# Work instructions:
Set down each entry from the block beneath, exactly as written.

[Records from a dataset]

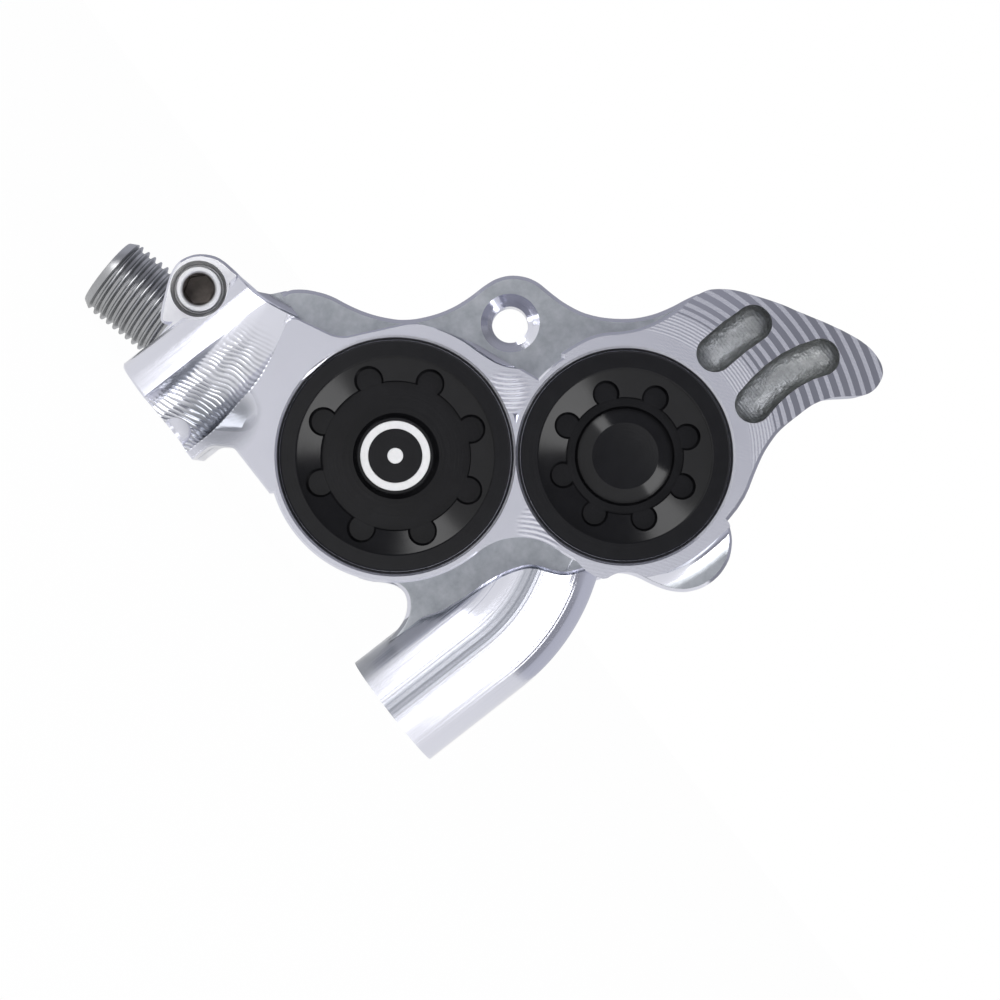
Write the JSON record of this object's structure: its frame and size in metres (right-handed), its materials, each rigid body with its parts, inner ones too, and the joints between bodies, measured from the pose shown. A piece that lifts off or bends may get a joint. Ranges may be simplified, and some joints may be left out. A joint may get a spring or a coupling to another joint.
{
  "type": "bicycle disc brake caliper",
  "caption": "Hydraulic disc brake caliper with opposed pistons in a one-piece body, two-bolt flat frame mount, threaded bore caps, bleed screw and hose stud.",
  "frame": {"origin": "on the frame's mounting face, midway between the axes of the two frame bolts", "axes": "+X along the bolt line, with the hose stud at -X; +Y from the outer face towards the rotor and the back, along the rotor's axis; +Z away from the bicycle's frame"},
  "size_m": [0.058, 0.0366, 0.0539],
  "materials": {
    "body": "machined and bead-polished, bright anodised",
    "cap": "turned, gloss black anodised",
    "mark": "white paint fill",
    "seal": "smooth nitrile",
    "piston": "ground and polished",
    "pad_plate": "black coated steel",
    "pad_lining": "sintered friction compound",
    "spring": "spring steel sheet",
    "bleed_screw": "bright stainless",
    "stud": "grey plated steel",
    "plug": "ground steel"
  },
  "bodies": {
    "caliper": {"caliper_body": "body", "bore_cap_large": "cap", "bore_cap_small": "cap", "cap_ring_mark": "mark", "cap_seal_large": "seal", "cap_seal_small": "seal", "fluid_seal_outboard_large": "seal", "fluid_seal_outboard_small": "seal", "fluid_seal_inboard_large": "seal", "fluid_seal_inboard_small": "seal", "dust_seal_outboard_large": "seal", "dust_seal_outboard_small": "seal", "dust_seal_inboard_large": "seal", "dust_seal_inboard_small": "seal", "pad_spring": "spring", "hose_stud": "stud", "hose_stud_seal": "seal", "passage_plug": "plug"},
    "piston_outboard_large": {"piston_outboard_large": "piston"},
    "piston_outboard_small": {"piston_outboard_small": "piston"},
    "piston_inboard_large": {"piston_inboard_large": "piston"},
    "piston_inboard_small": {"piston_inboard_small": "piston"},
    "pad_outboard": {"pad_plate_outboard": "pad_plate", "pad_lining_outboard": "pad_lining"},
    "pad_inboard": {"pad_plate_inboard": "pad_plate", "pad_lining_inboard": "pad_lining"},
    "bleed_screw": {"bleed_screw": "bleed_screw", "bleed_screw_seal": "seal"}
  },
  "joints": [
    {"name": "piston_outboard_large_slide", "type": "slide", "parent": "caliper", "child": "piston_outboard_large", "axis": [0, 1, 0], "range_m": [0, 0.0012], "deforming": ["pad_spring"]},
    {"name": "piston_outboard_small_slide", "type": "slide", "parent": "caliper", "child": "piston_outboard_small", "axis": [0, 1, 0], "range_m": [0, 0.0012]},
    {"name": "piston_inboard_large_slide", "type": "slide", "parent": "caliper", "child": "piston_inboard_large", "axis": [0, -1, 0], "range_m": [0, 0.0012]},
    {"name": "piston_inboard_small_slide", "type": "slide", "parent": "caliper", "child": "piston_inboard_small", "axis": [0, -1, 0], "range_m": [0, 0.0012]},
    {"name": "pad_outboard_slide", "type": "slide", "parent": "caliper", "child": "pad_outboard", "axis": [0, 1, 0], "range_m": [0, 0.0012]},
    {"name": "pad_inboard_slide", "type": "slide", "parent": "caliper", "child": "pad_inboard", "axis": [0, -1, 0], "range_m": [0, 0.0012]},
    {"name": "bleed_screw_turn", "type": "hinge", "parent": "caliper", "child": "bleed_screw", "pos_m": [-0.02375, 0.013, 0.0096], "axis": [0, -1, 0], "range_deg": [0, 180]}
  ],
  "couplings": [
    {"joint": "piston_outboard_small_slide", "follows": "piston_outboard_large_slide", "ratio": 1},
    {"joint": "piston_inboard_large_slide", "follows": "piston_outboard_large_slide", "ratio": 1},
    {"joint": "piston_inboard_small_slide", "follows": "piston_outboard_large_slide", "ratio": 1},
    {"joint": "pad_outboard_slide", "follows": "piston_outboard_large_slide", "ratio": 1},
    {"joint": "pad_inboard_slide", "follows": "piston_outboard_large_slide", "ratio": 1}
  ]
}
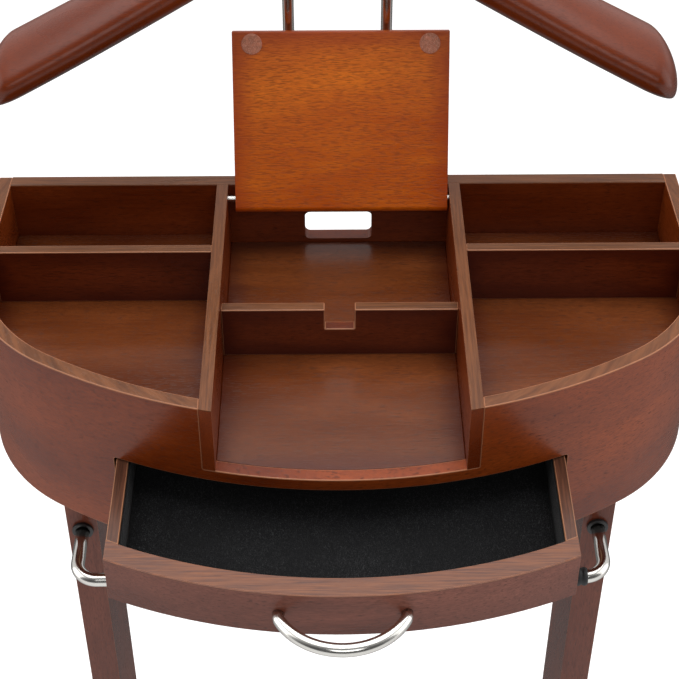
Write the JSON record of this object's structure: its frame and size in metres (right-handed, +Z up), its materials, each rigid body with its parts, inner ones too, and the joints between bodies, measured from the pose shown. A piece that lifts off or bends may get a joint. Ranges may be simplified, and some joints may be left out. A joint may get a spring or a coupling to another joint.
{
  "type": "valet stand",
  "caption": "Valet stand: bow-fronted tray with compartments, lidded charging bay and felt-lined drawer on uprights, with trouser bar, shoe rack and coat hanger.",
  "frame": {"origin": "on the floor, midway between the stand's left and right sides and midway between the front of the drawer pull, with the drawer pulled out as at rest, and the rear ends of the feet", "axes": "+Z up; +Y towards the back, so the bowed front faces -Y; +X to the right seen from the front"},
  "size_m": [0.494, 0.4378, 1.0484],
  "materials": {
    "mahogany": "satin lacquered mahogany stain",
    "mahogany_panel": "satin lacquered mahogany stain on thin panels",
    "mahogany_turned": "satin lacquered solid mahogany",
    "mahogany_lid": "satin lacquered, orange-brown",
    "mahogany_drawer": "satin lacquered veneer",
    "plain_wood": "stained hardwood, unlacquered",
    "satin_nickel": "satin nickel plating",
    "zinc_steel": "zinc plated",
    "black_rubber": "matt ribbed",
    "black_plastic": "moulded",
    "black_felt": "flocked felt",
    "brown_felt": "round brown felt pads"
  },
  "bodies": {
    "stand": {"curved_wall": "mahogany", "rear_panel": "mahogany_panel", "left_partition": "mahogany_panel", "right_partition": "mahogany_panel", "left_divider": "mahogany_panel", "right_divider": "mahogany_panel", "lid_rest": "mahogany_panel", "centre_floor": "mahogany_panel", "left_floor": "mahogany_panel", "right_floor": "mahogany_panel", "drawer_shelf": "mahogany_panel", "drawer_guides": "plain_wood", "drawer_stops": "plain_wood", "left_upright": "mahogany", "right_upright": "mahogany", "left_cleat": "plain_wood", "right_cleat": "plain_wood", "upright_bolts": "zinc_steel", "bar_grommets": "black_plastic", "trouser_bar": "satin_nickel", "bar_sleeve": "black_rubber", "post_block": "mahogany", "block_screws": "zinc_steel", "left_post": "satin_nickel", "right_post": "satin_nickel", "post_collars": "satin_nickel", "hanger_dowel": "plain_wood", "hanger_left_arm": "mahogany_turned", "hanger_right_arm": "mahogany_turned", "left_foot": "mahogany", "right_foot": "mahogany", "foot_bolts": "zinc_steel", "stretcher": "mahogany", "stretcher_bolts": "satin_nickel", "left_rack_rail": "mahogany", "right_rack_rail": "mahogany", "rack_rods": "satin_nickel", "floor_glides": "black_plastic"},
    "lid": {"lid": "mahogany_lid", "hinge_pins": "satin_nickel", "lid_pads": "brown_felt"},
    "drawer": {"drawer_front": "mahogany_drawer", "drawer_veneer": "mahogany_drawer", "drawer_left_side": "mahogany_drawer", "drawer_right_side": "mahogany_drawer", "drawer_back": "mahogany_drawer", "drawer_bottom": "mahogany_drawer", "drawer_felt": "black_felt", "drawer_lining": "black_felt", "drawer_pull": "satin_nickel", "pull_screws": "zinc_steel"}
  },
  "joints": [
    {"name": "lid_hinge", "type": "hinge", "parent": "stand", "child": "lid", "pos_m": [0, 0.13248, 0.8444], "axis": [1, 0, 0], "range_deg": [0, 114.5]},
    {"name": "drawer_slide", "type": "slide", "parent": "stand", "child": "drawer", "axis": [0, 1, 0], "range_m": [-0.06, 0.085]}
  ]
}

# Solution to the problem:
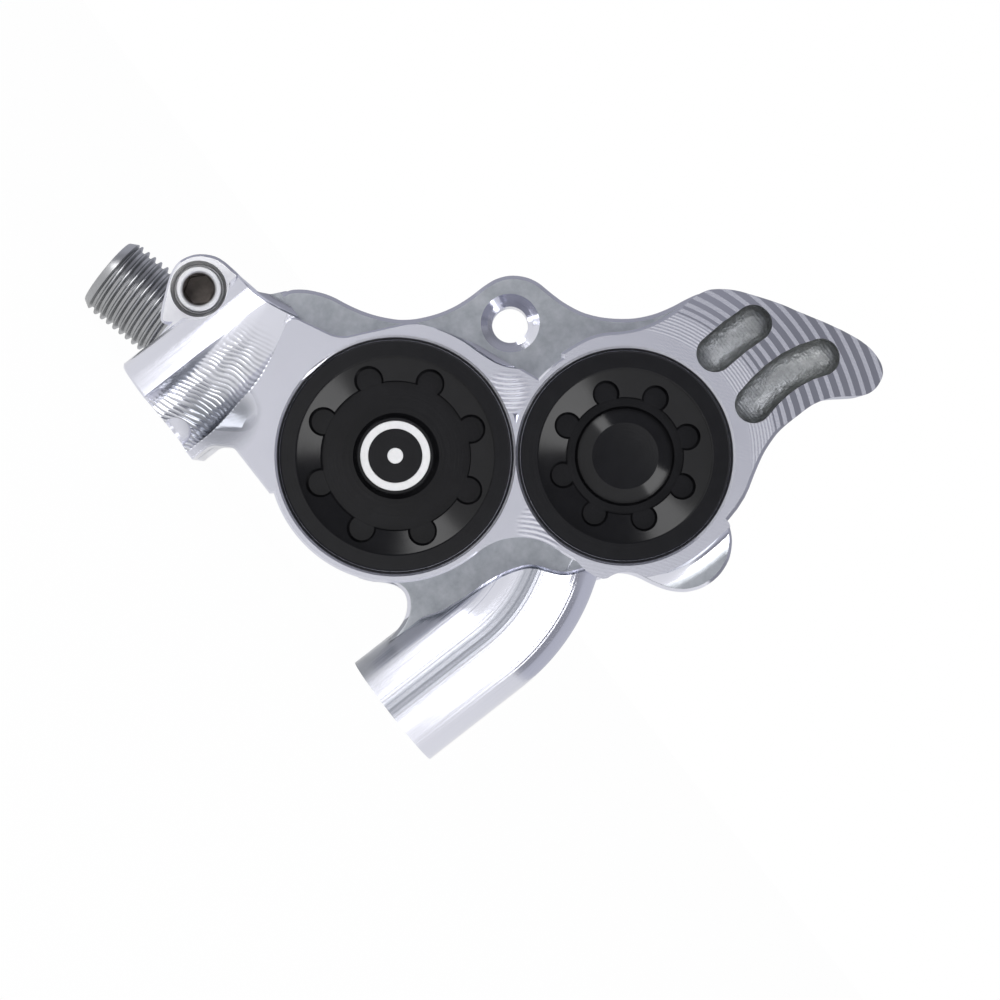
Write the JSON record of this object's structure: its frame and size in metres (right-handed), its materials, each rigid body with its parts, inner ones too, and the joints between bodies, measured from the pose shown. A piece that lifts off or bends may get a joint. Ranges may be simplified, and some joints may be left out. A joint may get a spring or a coupling to another joint.
{
  "type": "bicycle disc brake caliper",
  "caption": "Hydraulic disc brake caliper with opposed pistons in a one-piece body, two-bolt flat frame mount, threaded bore caps, bleed screw and hose stud.",
  "frame": {"origin": "on the frame's mounting face, midway between the axes of the two frame bolts", "axes": "+X along the bolt line, with the hose stud at -X; +Y from the outer face towards the rotor and the back, along the rotor's axis; +Z away from the bicycle's frame"},
  "size_m": [0.058, 0.0366, 0.0539],
  "materials": {
    "body": "machined and bead-polished, bright anodised",
    "cap": "turned, gloss black anodised",
    "mark": "white paint fill",
    "seal": "smooth nitrile",
    "piston": "ground and polished",
    "pad_plate": "black coated steel",
    "pad_lining": "sintered friction compound",
    "spring": "spring steel sheet",
    "bleed_screw": "bright stainless",
    "stud": "grey plated steel",
    "plug": "ground steel"
  },
  "bodies": {
    "caliper": {"caliper_body": "body", "bore_cap_large": "cap", "bore_cap_small": "cap", "cap_ring_mark": "mark", "cap_seal_large": "seal", "cap_seal_small": "seal", "fluid_seal_outboard_large": "seal", "fluid_seal_outboard_small": "seal", "fluid_seal_inboard_large": "seal", "fluid_seal_inboard_small": "seal", "dust_seal_outboard_large": "seal", "dust_seal_outboard_small": "seal", "dust_seal_inboard_large": "seal", "dust_seal_inboard_small": "seal", "pad_spring": "spring", "hose_stud": "stud", "hose_stud_seal": "seal", "passage_plug": "plug"},
    "piston_outboard_large": {"piston_outboard_large": "piston"},
    "piston_outboard_small": {"piston_outboard_small": "piston"},
    "piston_inboard_large": {"piston_inboard_large": "piston"},
    "piston_inboard_small": {"piston_inboard_small": "piston"},
    "pad_outboard": {"pad_plate_outboard": "pad_plate", "pad_lining_outboard": "pad_lining"},
    "pad_inboard": {"pad_plate_inboard": "pad_plate", "pad_lining_inboard": "pad_lining"},
    "bleed_screw": {"bleed_screw": "bleed_screw", "bleed_screw_seal": "seal"}
  },
  "joints": [
    {"name": "piston_outboard_large_slide", "type": "slide", "parent": "caliper", "child": "piston_outboard_large", "axis": [0, 1, 0], "range_m": [0, 0.0012], "deforming": ["pad_spring"]},
    {"name": "piston_outboard_small_slide", "type": "slide", "parent": "caliper", "child": "piston_outboard_small", "axis": [0, 1, 0], "range_m": [0, 0.0012]},
    {"name": "piston_inboard_large_slide", "type": "slide", "parent": "caliper", "child": "piston_inboard_large", "axis": [0, -1, 0], "range_m": [0, 0.0012]},
    {"name": "piston_inboard_small_slide", "type": "slide", "parent": "caliper", "child": "piston_inboard_small", "axis": [0, -1, 0], "range_m": [0, 0.0012]},
    {"name": "pad_outboard_slide", "type": "slide", "parent": "caliper", "child": "pad_outboard", "axis": [0, 1, 0], "range_m": [0, 0.0012]},
    {"name": "pad_inboard_slide", "type": "slide", "parent": "caliper", "child": "pad_inboard", "axis": [0, -1, 0], "range_m": [0, 0.0012]},
    {"name": "bleed_screw_turn", "type": "hinge", "parent": "caliper", "child": "bleed_screw", "pos_m": [-0.02375, 0.013, 0.0096], "axis": [0, -1, 0], "range_deg": [0, 180]}
  ],
  "couplings": [
    {"joint": "piston_outboard_small_slide", "follows": "piston_outboard_large_slide", "ratio": 1},
    {"joint": "piston_inboard_large_slide", "follows": "piston_outboard_large_slide", "ratio": 1},
    {"joint": "piston_inboard_small_slide", "follows": "piston_outboard_large_slide", "ratio": 1},
    {"joint": "pad_outboard_slide", "follows": "piston_outboard_large_slide", "ratio": 1},
    {"joint": "pad_inboard_slide", "follows": "piston_outboard_large_slide", "ratio": 1}
  ]
}
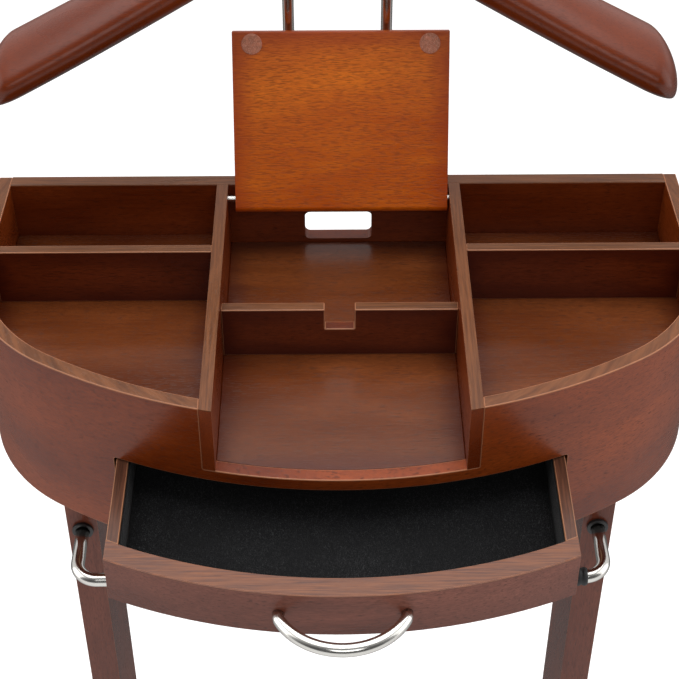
Write the JSON record of this object's structure: its frame and size in metres (right-handed, +Z up), its materials, each rigid body with its parts, inner ones too, and the joints between bodies, measured from the pose shown. A piece that lifts off or bends may get a joint. Ranges may be simplified, and some joints may be left out. A joint may get a spring or a coupling to another joint.
{
  "type": "valet stand",
  "caption": "Valet stand: bow-fronted tray with compartments, lidded charging bay and felt-lined drawer on uprights, with trouser bar, shoe rack and coat hanger.",
  "frame": {"origin": "on the floor, midway between the stand's left and right sides and midway between the front of the drawer pull, with the drawer pulled out as at rest, and the rear ends of the feet", "axes": "+Z up; +Y towards the back, so the bowed front faces -Y; +X to the right seen from the front"},
  "size_m": [0.494, 0.4378, 1.0484],
  "materials": {
    "mahogany": "satin lacquered mahogany stain",
    "mahogany_panel": "satin lacquered mahogany stain on thin panels",
    "mahogany_turned": "satin lacquered solid mahogany",
    "mahogany_lid": "satin lacquered, orange-brown",
    "mahogany_drawer": "satin lacquered veneer",
    "plain_wood": "stained hardwood, unlacquered",
    "satin_nickel": "satin nickel plating",
    "zinc_steel": "zinc plated",
    "black_rubber": "matt ribbed",
    "black_plastic": "moulded",
    "black_felt": "flocked felt",
    "brown_felt": "round brown felt pads"
  },
  "bodies": {
    "stand": {"curved_wall": "mahogany", "rear_panel": "mahogany_panel", "left_partition": "mahogany_panel", "right_partition": "mahogany_panel", "left_divider": "mahogany_panel", "right_divider": "mahogany_panel", "lid_rest": "mahogany_panel", "centre_floor": "mahogany_panel", "left_floor": "mahogany_panel", "right_floor": "mahogany_panel", "drawer_shelf": "mahogany_panel", "drawer_guides": "plain_wood", "drawer_stops": "plain_wood", "left_upright": "mahogany", "right_upright": "mahogany", "left_cleat": "plain_wood", "right_cleat": "plain_wood", "upright_bolts": "zinc_steel", "bar_grommets": "black_plastic", "trouser_bar": "satin_nickel", "bar_sleeve": "black_rubber", "post_block": "mahogany", "block_screws": "zinc_steel", "left_post": "satin_nickel", "right_post": "satin_nickel", "post_collars": "satin_nickel", "hanger_dowel": "plain_wood", "hanger_left_arm": "mahogany_turned", "hanger_right_arm": "mahogany_turned", "left_foot": "mahogany", "right_foot": "mahogany", "foot_bolts": "zinc_steel", "stretcher": "mahogany", "stretcher_bolts": "satin_nickel", "left_rack_rail": "mahogany", "right_rack_rail": "mahogany", "rack_rods": "satin_nickel", "floor_glides": "black_plastic"},
    "lid": {"lid": "mahogany_lid", "hinge_pins": "satin_nickel", "lid_pads": "brown_felt"},
    "drawer": {"drawer_front": "mahogany_drawer", "drawer_veneer": "mahogany_drawer", "drawer_left_side": "mahogany_drawer", "drawer_right_side": "mahogany_drawer", "drawer_back": "mahogany_drawer", "drawer_bottom": "mahogany_drawer", "drawer_felt": "black_felt", "drawer_lining": "black_felt", "drawer_pull": "satin_nickel", "pull_screws": "zinc_steel"}
  },
  "joints": [
    {"name": "lid_hinge", "type": "hinge", "parent": "stand", "child": "lid", "pos_m": [0, 0.13248, 0.8444], "axis": [1, 0, 0], "range_deg": [0, 114.5]},
    {"name": "drawer_slide", "type": "slide", "parent": "stand", "child": "drawer", "axis": [0, 1, 0], "range_m": [-0.06, 0.085]}
  ]
}